Le prêt à usage est traditionnellement un service désintéressé, ce qui explique que la gratuité soit de son essence.  

  • Cette gratuité distingue par exemple, le prêt à usage du bail : Par exemple, la remise d’une chose non consomptible en vue de son usage en échange d’un prix, est une location. Ainsi le « prêt » gratuit d’un chariot par une grande surface par exemple, n’est pas désintéressé, le consommateur qui a les mains libres achète plus… Dans ces conditions, ces mises à dispositions sont-elles encore des « prêts » ?

PRECISIONS

Le prêt à usage doit être distingué du prêt de consommation.
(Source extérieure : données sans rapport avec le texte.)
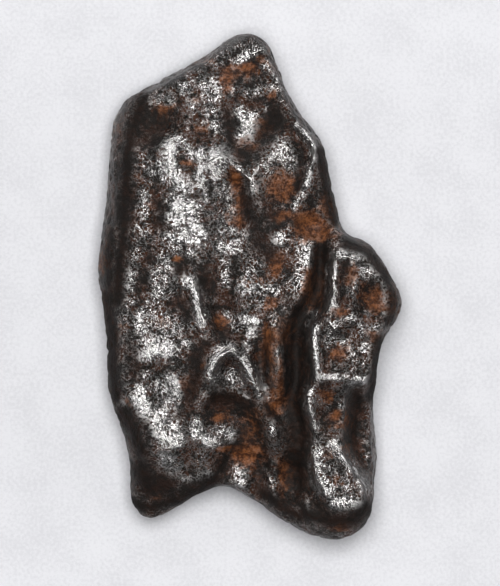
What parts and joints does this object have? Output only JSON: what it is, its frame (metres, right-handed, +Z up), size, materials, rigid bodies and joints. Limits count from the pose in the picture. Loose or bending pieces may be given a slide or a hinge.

Il existe en réalité deux sortes de prêt (article 1874 du Code civil) :

  • Le prêt à usage, qui porte sur des choses dont on peut user sans les détruire(« choses non consomptibles ») ;
  • Le prêt de consommation, qui porte sur des choses qui se consomment par l’usage qu’on en fait (« choses consomptibles ». Exemple, le prêt d’argent)

 

QUELQUES POINTS sur la FISCALITE de certains biens prêtés à usage

 

L’article 15 du code général des impôts dispose que les revenus des logements dont le propriétaire se réserve la jouissance ne sont pas soumis à l’impôt sur le revenu.

La documentation administrative BOI-RFPI-CHAMP-20-20 n°50 prévoit que ce texte s’applique dans le cas où le propriétaire d’un logement le met à la disposition gratuite d’un tiers, sans y être tenu par un contrat de location.

  • Compte tenu de cette absence d’imposition, le prêteur ne pourrait pas déduire de son revenu imposable les travaux et charges liés au bien prêté.
  • Sous réserve que le contrat constitue bien un prêt à usage, et non une donation déguisée, il permet de mettre gracieusement un bien à la disposition d’un tiers, en évitant les droits de mutation à titre gratuit de 60%.
  • En matière de taxe foncière, celle-ci demeure à la charge du propriétaire (article 1400 du code général des impôts). Si l’emprunteur la rembourse au prêteur, le contrat pourrait être re qualifié en contrat de bail.
  • Idem si le prêteur perçoit une quelconque rémunération de l’emprunteur, le contrat de commodat pourrait être re qualifié en contrat de location. Dans ce cas, les loyers constitueraient des revenus taxables pour le prêteur.